**Task requirements:**
Select every line below containing the word "materials".

**Dataset section:**
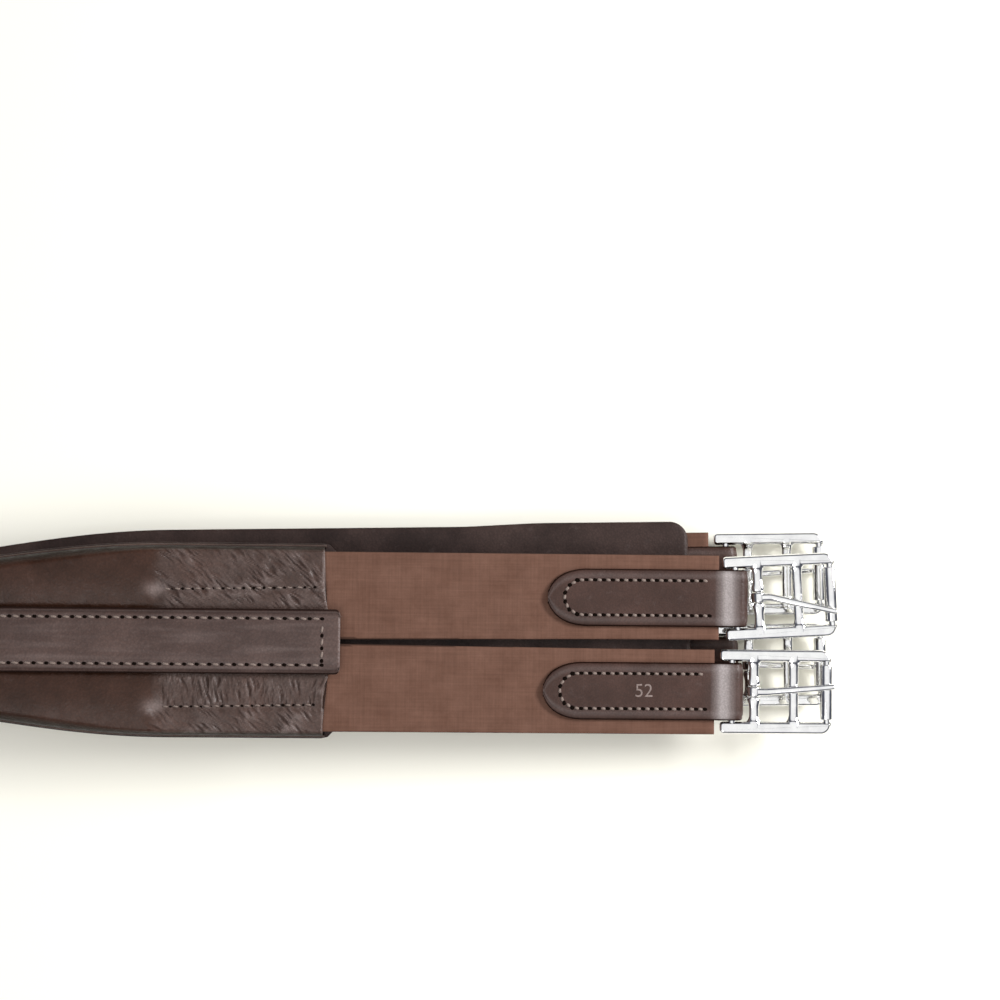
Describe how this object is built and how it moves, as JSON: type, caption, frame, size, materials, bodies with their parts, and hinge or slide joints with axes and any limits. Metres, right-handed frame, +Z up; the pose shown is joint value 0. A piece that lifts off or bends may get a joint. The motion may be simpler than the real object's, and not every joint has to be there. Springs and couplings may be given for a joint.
{
  "type": "saddle girth",
  "caption": "Contoured padded leather saddle girth, folded in half, with a raised stitched strap, elastic insets and roller buckles.",
  "frame": {"origin": "bottom centre of the folded girth's box, on the surface it lies on", "axes": "+X from the fold towards the buckles, +Y across the girth, +Z up through the two layers"},
  "size_m": [0.6544, 0.0986, 0.0529],
  "materials": {
    "lining": "soft dark lining, matt",
    "foam": "open-cell foam, hidden",
    "cover_leather": "padded leather, soft sheen",
    "strap_leather": "smooth leather, soft sheen",
    "web": "woven web, hidden",
    "elastic": "woven elastic, matt",
    "tab_leather": "smooth leather, soft sheen",
    "buckle_steel": "polished"
  },
  "bodies": {
    "lower_half": {"lower_lining": "lining", "lower_foam": "foam", "lower_cover": "cover_leather", "lower_strap": "strap_leather", "lower_web": "web"},
    "fold_link_1": {"fold_pad_1": "cover_leather", "fold_strap_1": "strap_leather"},
    "fold_link_2": {"fold_pad_2": "cover_leather", "fold_strap_2": "strap_leather"},
    "fold_link_3": {"fold_pad_3": "cover_leather", "fold_strap_3": "strap_leather"},
    "fold_link_4": {"fold_pad_4": "cover_leather", "fold_strap_4": "strap_leather"},
    "fold_link_5": {"fold_pad_5": "cover_leather", "fold_strap_5": "strap_leather"},
    "upper_half": {"upper_lining": "lining", "upper_foam": "foam", "upper_cover": "cover_leather", "upper_strap": "strap_leather", "upper_web": "web"},
    "lower_left_chape": {"lower_left_elastic": "elastic", "lower_left_chape": "tab_leather"},
    "lower_left_frame": {"lower_left_frame": "buckle_steel"},
    "lower_left_tongue": {"lower_left_tongue": "buckle_steel"},
    "lower_left_roller": {"lower_left_roller": "buckle_steel"},
    "lower_right_chape": {"lower_right_elastic": "elastic", "lower_right_chape": "tab_leather"},
    "lower_right_frame": {"lower_right_frame": "buckle_steel"},
    "lower_right_tongue": {"lower_right_tongue": "buckle_steel"},
    "lower_right_roller": {"lower_right_roller": "buckle_steel"},
    "upper_left_chape": {"upper_left_elastic": "elastic", "upper_left_chape": "tab_leather"},
    "upper_left_frame": {"upper_left_frame": "buckle_steel"},
    "upper_left_tongue": {"upper_left_tongue": "buckle_steel"},
    "upper_left_roller": {"upper_left_roller": "buckle_steel"},
    "upper_right_chape": {"upper_right_elastic": "elastic", "upper_right_chape": "tab_leather"},
    "upper_right_frame": {"upper_right_frame": "buckle_steel"},
    "upper_right_tongue": {"upper_right_tongue": "buckle_steel"},
    "upper_right_roller": {"upper_right_roller": "buckle_steel"}
  },
  "joints": [
    {"name": "fold_1", "type": "hinge", "parent": "lower_half", "child": "fold_link_1", "pos_m": [-0.3073, 0, 0], "axis": [0, -1, 0], "range_deg": [0, 30.32]},
    {"name": "fold_2", "type": "hinge", "parent": "fold_link_1", "child": "fold_link_2", "pos_m": [-0.31964, 0, 0.00722], "axis": [0, -1, 0], "range_deg": [0, 30.32]},
    {"name": "fold_3", "type": "hinge", "parent": "fold_link_2", "child": "fold_link_3", "pos_m": [-0.32666, 0, 0.01968], "axis": [0, -1, 0], "range_deg": [0, 30.32]},
    {"name": "fold_4", "type": "hinge", "parent": "fold_link_3", "child": "fold_link_4", "pos_m": [-0.32642, 0, 0.03398], "axis": [0, -1, 0], "range_deg": [0, 30.32]},
    {"name": "fold_5", "type": "hinge", "parent": "fold_link_4", "child": "fold_link_5", "pos_m": [-0.319, 0, 0.0462], "axis": [0, -1, 0], "range_deg": [0, 30.32]},
    {"name": "fold_6", "type": "hinge", "parent": "fold_link_5", "child": "upper_half", "pos_m": [-0.30642, 0, 0.05301], "axis": [0, -1, 0], "range_deg": [0, 30.32]},
    {"name": "lower_left_stretch", "type": "slide", "parent": "lower_half", "child": "lower_left_chape", "axis": [1, 0.0099, 0], "range_m": [0, 0.04], "stiffness_N_per_m": 1500, "deforming": ["lower_left_elastic"]},
    {"name": "lower_left_buckle_swing", "type": "hinge", "parent": "lower_left_chape", "child": "lower_left_frame", "pos_m": [0.27515, 0.0282, 0.0075], "axis": [-0.0099, 1, 0], "range_deg": [0, 75]},
    {"name": "lower_left_tongue_swing", "type": "hinge", "parent": "lower_left_frame", "child": "lower_left_tongue", "pos_m": [0.28595, 0.0283, 0.0075], "axis": [-0.0099, 1, 0], "range_deg": [0, 100]},
    {"name": "lower_left_roller_spin", "type": "hinge", "parent": "lower_left_frame", "child": "lower_left_roller", "pos_m": [0.32115, 0.02865, 0.0075], "axis": [-0.0099, 1, 0], "continuous": true},
    {"name": "lower_right_stretch", "type": "slide", "parent": "lower_half", "child": "lower_right_chape", "axis": [1, 0.0099, 0], "range_m": [0, 0.04], "stiffness_N_per_m": 1500, "deforming": ["lower_right_elastic"]},
    {"name": "lower_right_buckle_swing", "type": "hinge", "parent": "lower_right_chape", "child": "lower_right_frame", "pos_m": [0.27559, -0.0166, 0.0075], "axis": [-0.0099, 1, 0], "range_deg": [0, 75]},
    {"name": "lower_right_tongue_swing", "type": "hinge", "parent": "lower_right_frame", "child": "lower_right_tongue", "pos_m": [0.28639, -0.01649, 0.0075], "axis": [-0.0099, 1, 0], "range_deg": [0, 100]},
    {"name": "lower_right_roller_spin", "type": "hinge", "parent": "lower_right_frame", "child": "lower_right_roller", "pos_m": [0.32159, -0.01614, 0.0075], "axis": [-0.0099, 1, 0], "continuous": true},
    {"name": "upper_left_stretch", "type": "slide", "parent": "upper_half", "child": "upper_left_chape", "axis": [0.9994, -0.0099, -0.0332], "range_m": [0, 0.04], "stiffness_N_per_m": 1500, "deforming": ["upper_left_elastic"]},
    {"name": "upper_left_buckle_swing", "type": "hinge", "parent": "upper_left_chape", "child": "upper_left_frame", "pos_m": [0.2779, 0.01658, 0.02612], "axis": [0.0459, -0.9989, -0.0015], "range_deg": [0, 75]},
    {"name": "upper_left_tongue_swing", "type": "hinge", "parent": "upper_left_frame", "child": "upper_left_tongue", "pos_m": [0.28869, 0.01708, 0.02576], "axis": [0.0459, -0.9989, -0.0015], "range_deg": [0, 100]},
    {"name": "upper_left_roller_spin", "type": "hinge", "parent": "upper_left_frame", "child": "upper_left_roller", "pos_m": [0.32383, 0.01869, 0.02459], "axis": [0.0459, -0.9989, -0.0015], "continuous": true},
    {"name": "upper_right_stretch", "type": "slide", "parent": "upper_half", "child": "upper_right_chape", "axis": [0.9994, -0.0099, -0.0332], "range_m": [0, 0.04], "stiffness_N_per_m": 1500, "deforming": ["upper_right_elastic"]},
    {"name": "upper_right_buckle_swing", "type": "hinge", "parent": "upper_right_chape", "child": "upper_right_frame", "pos_m": [0.27546, -0.0282, 0.0262], "axis": [-0.0099, -1, 0.0003], "range_deg": [0, 75]},
    {"name": "upper_right_tongue_swing", "type": "hinge", "parent": "upper_right_frame", "child": "upper_right_tongue", "pos_m": [0.28625, -0.0283, 0.02584], "axis": [-0.0099, -1, 0.0003], "range_deg": [0, 100]},
    {"name": "upper_right_roller_spin", "type": "hinge", "parent": "upper_right_frame", "child": "upper_right_roller", "pos_m": [0.32143, -0.02865, 0.02467], "axis": [-0.0099, -1, 0.0003], "continuous": true}
  ],
  "couplings": [
    {"joint": "fold_2", "follows": "fold_1", "ratio": 1},
    {"joint": "fold_3", "follows": "fold_1", "ratio": 1},
    {"joint": "fold_4", "follows": "fold_1", "ratio": 1},
    {"joint": "fold_5", "follows": "fold_1", "ratio": 1},
    {"joint": "fold_6", "follows": "fold_1", "ratio": 1}
  ]
}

**Output for this exercise:**
Describe how this object is built and how it moves, as JSON: type, caption, frame, size, materials, bodies with their parts, and hinge or slide joints with axes and any limits. Metres, right-handed frame, +Z up; the pose shown is joint value 0. A piece that lifts off or bends may get a joint. The motion may be simpler than the real object's, and not every joint has to be there. Springs and couplings may be given for a joint.
  "materials": {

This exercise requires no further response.